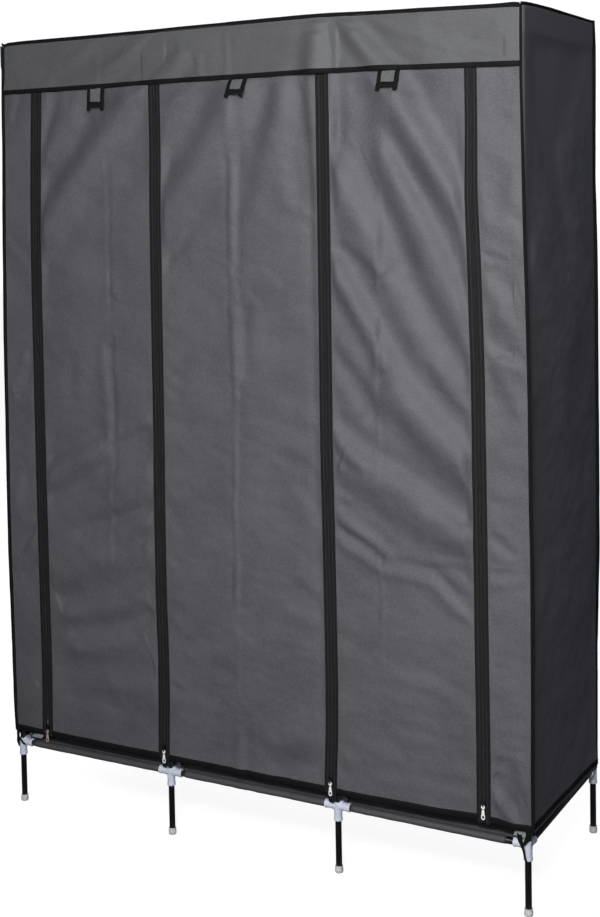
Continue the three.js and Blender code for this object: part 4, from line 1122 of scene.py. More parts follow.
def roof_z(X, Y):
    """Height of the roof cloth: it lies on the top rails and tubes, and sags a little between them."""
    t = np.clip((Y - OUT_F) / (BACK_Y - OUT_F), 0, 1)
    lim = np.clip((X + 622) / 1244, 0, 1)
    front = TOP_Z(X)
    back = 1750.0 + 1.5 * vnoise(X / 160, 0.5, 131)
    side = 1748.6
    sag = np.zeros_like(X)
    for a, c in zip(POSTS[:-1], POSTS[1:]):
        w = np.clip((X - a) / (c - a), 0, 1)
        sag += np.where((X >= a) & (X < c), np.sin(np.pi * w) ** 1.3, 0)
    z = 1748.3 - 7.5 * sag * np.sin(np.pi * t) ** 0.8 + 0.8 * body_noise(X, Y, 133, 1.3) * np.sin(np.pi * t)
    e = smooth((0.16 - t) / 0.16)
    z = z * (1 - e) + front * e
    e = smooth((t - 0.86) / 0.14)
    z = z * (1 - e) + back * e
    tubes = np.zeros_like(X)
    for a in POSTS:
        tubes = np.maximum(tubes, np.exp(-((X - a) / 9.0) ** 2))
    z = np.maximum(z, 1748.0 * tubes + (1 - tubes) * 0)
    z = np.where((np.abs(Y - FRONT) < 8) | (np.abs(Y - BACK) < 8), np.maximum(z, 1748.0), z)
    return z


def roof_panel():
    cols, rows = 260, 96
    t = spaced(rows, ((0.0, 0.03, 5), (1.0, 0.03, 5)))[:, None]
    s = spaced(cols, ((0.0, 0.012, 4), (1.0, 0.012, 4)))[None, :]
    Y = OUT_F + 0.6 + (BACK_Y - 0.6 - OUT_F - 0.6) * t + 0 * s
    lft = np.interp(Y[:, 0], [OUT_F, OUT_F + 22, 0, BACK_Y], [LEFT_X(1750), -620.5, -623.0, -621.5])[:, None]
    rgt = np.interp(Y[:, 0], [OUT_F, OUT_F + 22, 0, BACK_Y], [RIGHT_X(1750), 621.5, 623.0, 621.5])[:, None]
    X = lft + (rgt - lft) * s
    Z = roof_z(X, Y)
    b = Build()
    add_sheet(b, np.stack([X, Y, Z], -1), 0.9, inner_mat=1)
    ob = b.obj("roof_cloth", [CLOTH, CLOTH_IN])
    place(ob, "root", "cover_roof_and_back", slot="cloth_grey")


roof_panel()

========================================

* **Task objective**
Repeat the material in full, exactly as it stands.

* **Expected answer**
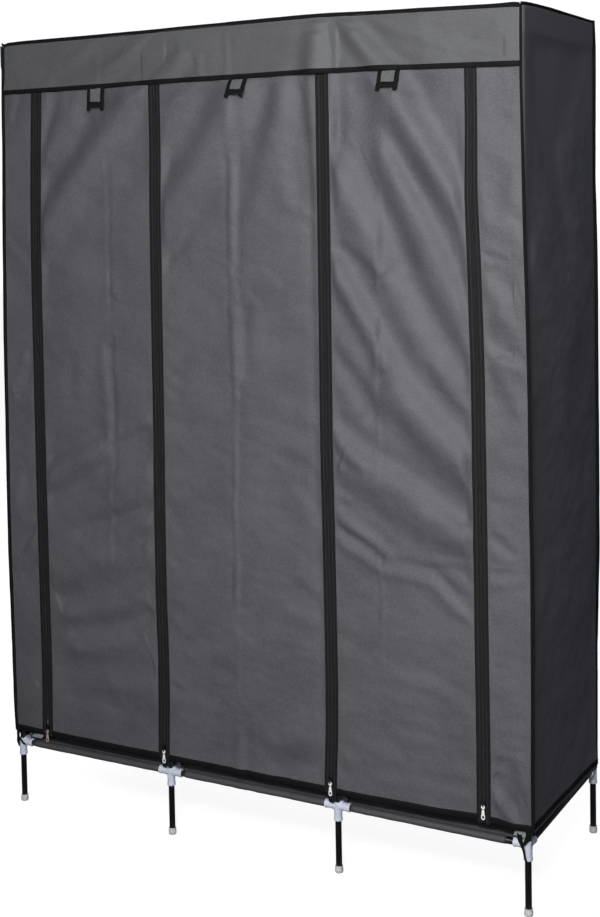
Continue the three.js and Blender code for this object: part 4, from line 1122 of scene.py. More parts follow.
def roof_z(X, Y):
    """Height of the roof cloth: it lies on the top rails and tubes, and sags a little between them."""
    t = np.clip((Y - OUT_F) / (BACK_Y - OUT_F), 0, 1)
    lim = np.clip((X + 622) / 1244, 0, 1)
    front = TOP_Z(X)
    back = 1750.0 + 1.5 * vnoise(X / 160, 0.5, 131)
    side = 1748.6
    sag = np.zeros_like(X)
    for a, c in zip(POSTS[:-1], POSTS[1:]):
        w = np.clip((X - a) / (c - a), 0, 1)
        sag += np.where((X >= a) & (X < c), np.sin(np.pi * w) ** 1.3, 0)
    z = 1748.3 - 7.5 * sag * np.sin(np.pi * t) ** 0.8 + 0.8 * body_noise(X, Y, 133, 1.3) * np.sin(np.pi * t)
    e = smooth((0.16 - t) / 0.16)
    z = z * (1 - e) + front * e
    e = smooth((t - 0.86) / 0.14)
    z = z * (1 - e) + back * e
    tubes = np.zeros_like(X)
    for a in POSTS:
        tubes = np.maximum(tubes, np.exp(-((X - a) / 9.0) ** 2))
    z = np.maximum(z, 1748.0 * tubes + (1 - tubes) * 0)
    z = np.where((np.abs(Y - FRONT) < 8) | (np.abs(Y - BACK) < 8), np.maximum(z, 1748.0), z)
    return z


def roof_panel():
    cols, rows = 260, 96
    t = spaced(rows, ((0.0, 0.03, 5), (1.0, 0.03, 5)))[:, None]
    s = spaced(cols, ((0.0, 0.012, 4), (1.0, 0.012, 4)))[None, :]
    Y = OUT_F + 0.6 + (BACK_Y - 0.6 - OUT_F - 0.6) * t + 0 * s
    lft = np.interp(Y[:, 0], [OUT_F, OUT_F + 22, 0, BACK_Y], [LEFT_X(1750), -620.5, -623.0, -621.5])[:, None]
    rgt = np.interp(Y[:, 0], [OUT_F, OUT_F + 22, 0, BACK_Y], [RIGHT_X(1750), 621.5, 623.0, 621.5])[:, None]
    X = lft + (rgt - lft) * s
    Z = roof_z(X, Y)
    b = Build()
    add_sheet(b, np.stack([X, Y, Z], -1), 0.9, inner_mat=1)
    ob = b.obj("roof_cloth", [CLOTH, CLOTH_IN])
    place(ob, "root", "cover_roof_and_back", slot="cloth_grey")


roof_panel()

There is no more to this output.